A few leading industrial importers of sugar in Karachi and Lahore have been involved in massive evasion of sales tax, causing huge loss to the exchequer, sources said. Sources told Business Recorder on Wednesday that the Directorate General of Post Clearance Audit (PCA) has unearthed evasion of sales tax by most documented companies falling within the jurisdiction of Large Taxpayer Unit (LTU), Karachi and Lahore.
The Federal Board of Revenue has received a comprehensive report of the DG PCA in this regard. The most interesting aspect of the case is that three leading companies including a beverage manufacturer and a Lahore-based multinational company engaged in manufacturing of food items such as milk, etc are involved in sales tax evasion.
All these consignments were cleared under the green channel facility of the PACCs, despite declarations of lower value of sugar for assessment of sales tax. This evasion remained unchecked until the PCA directorate conducted a detailed scrutiny of tax records of these companies. "If such high profile companies have been involved in sales tax evasion, what would be the situation in case of medium and small companies?" sources asked.

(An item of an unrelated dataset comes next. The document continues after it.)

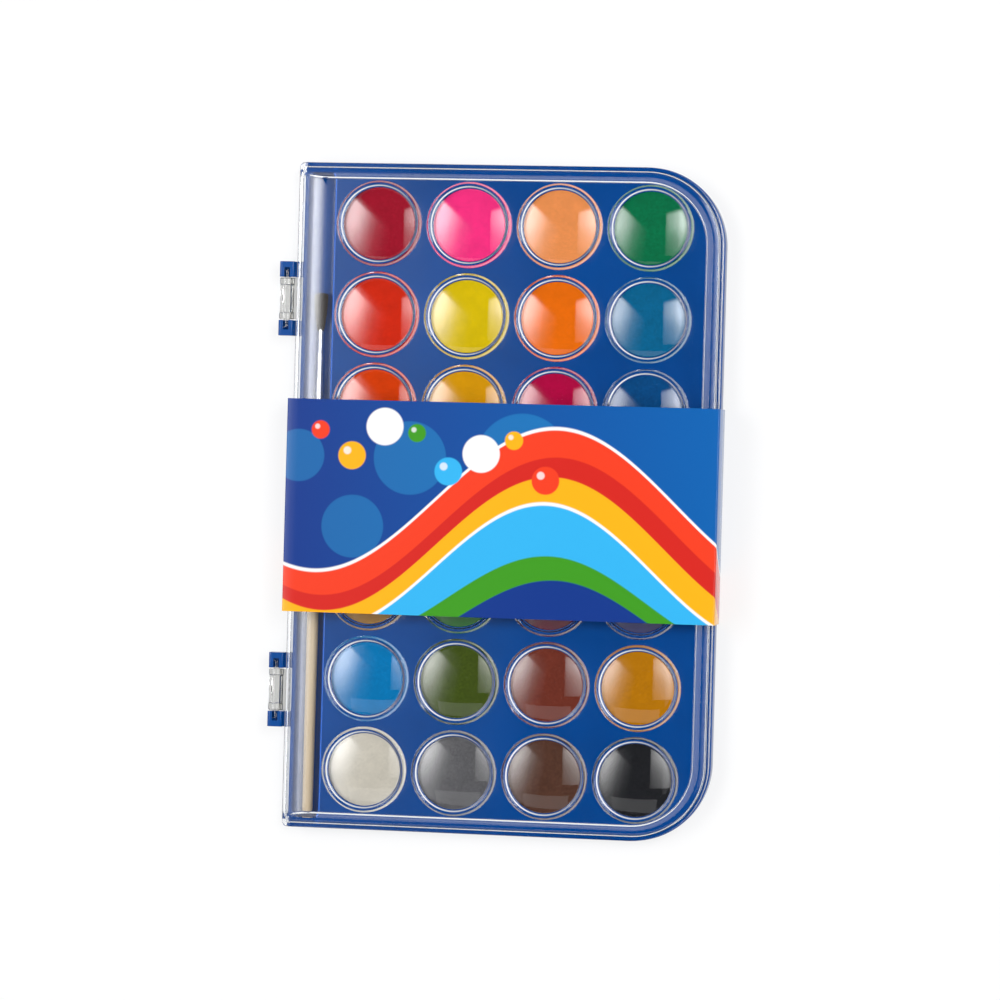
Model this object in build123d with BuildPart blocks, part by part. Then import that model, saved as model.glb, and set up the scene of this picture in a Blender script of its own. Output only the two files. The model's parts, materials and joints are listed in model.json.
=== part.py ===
"""Watercolour paint case: a welled tray, a lens-domed clear lid, pressed paint cakes, a brush and a card band.

Millimetres, +Z up. The case lies closed with its hinge along Y on the -X side. The origin is on the
ground at the middle of the overall outline, which includes the hinge ears and the card band.
"""

import os
from math import asin, cos, pi, radians, sin, sqrt

from build123d import *

os.makedirs("parts", exist_ok=True)

# Case plan: near-square corners at the hinge side, large ones at the free side
case_width = 132.5
case_length = 206.0
free_corner_radius = 24.0
hinge_corner_radius = 2.0
least_fillet = 0.3

# Heights of the tray
foot_height = 0.6
rim_height = 6.8
deck_height = 8.0
deck_thickness = 1.2
floor_height = 2.6
floor_thickness = 1.0
tray_wall = 1.6
foot_size = 9.0
foot_inset = 12.5
rib_width = 1.7
rib_spacing = 199.5

# Paint wells and the cakes pressed into them: many-sided, to keep the mesh light
well_columns = 4
well_rows = 7
well_pitch = 28.0
well_radius = 11.7
free_margin = 22.4
cake_clearance = 0.3
cake_thickness = 3.8
well_sides = 26
core_wall = 1.2

# Brush channel beside the hinge
channel_width = 8.0
channel_length = 198.4
channel_corner_radius = 2.0
channel_wall = 1.3

# Lid
lid_reveal = 0.35
lid_wall = 1.2
lid_fit = 0.3
seat_gap = 0.1
ledge_height = 11.5
ledge_width = 3.0
plateau_height = 13.0
plate_thickness = 1.3
plateau_edge = 1.3
shoulder_radius = 12.0
shoulder_width = 6.8
dome_radius = 11.2
dome_rise = 1.5
open_lid_gap = 0.1

# Snap ridges on the free side of the deck's lip
snap_length = 30.0
snap_height = 0.4
snap_reach = 0.2
snap_spacing = 98.0
snap_rise = 0.3

# Hinges: a clear barrel with a pin at each end, held in two blue ears
hinge_spacing = 121.2
hinge_length = 23.0
hinge_offset = 3.3
barrel_length = 12.8
barrel_radius = 2.4
barrel_collar = 2.0
barrel_waist = 0.35
barrel_web = 1.7
hinge_side_gap = 0.3
pin_radius = 1.0
pin_clearance = 0.05
pin_length = 2.6
pin_mouth = 1.7
ear_wall = 1.9
ear_rise = 1.5
ear_depth = 3.2
ear_corner_radius = 0.8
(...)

Details revealed that the Directorate General of PCA, while conducting post clearance audit of imports of sugar has detected huge evasion of sales tax on account of non-payment of leviable sales tax by various industrial importers. It has been detected that the said importers got 43 consignments cleared through Pakistan Customs Computerised System on lesser values in violation of the assessable fixed value of US $440 per metric tons (PMT) notified vide SRO.563(1)/06 of June 5, 2006 for sales tax purposes, thereby evading sales tax amounting to Rs 74.6 million.
The DG PCA has initiated legal proceedings against these companies. Recently, the directorate of PCA had detected wrong exemption of customs duty on the import of sugar by pharmaceutical companies. The companies were involved in clearance of imported "pharmaceutical grade sugar" without payment of duty under SRO.567(I)/2006.
The importers cleared the consignments on payment of zero percent duty against the applicable 5 percent duty under the terms and conditions of the relevant notification. The companies have wrongly claimed exemption of customs duty under S No 2A of Table-I of SRO 567(I)/2006 on the import of pharmaceutical grade sugar. Exemption of custom duty under the provisions of SRO 567(I)/2006 is available only to white crystalline sugar, which is liable to 16% sales tax. Pharmaceutical grade sugar is specifically chargeable to 5% custom duty in terms of S No B(12) of Table III of SRO 567(I)/2006 as the same is entitled to sales tax exemption under SRO 551(I)/ 2008.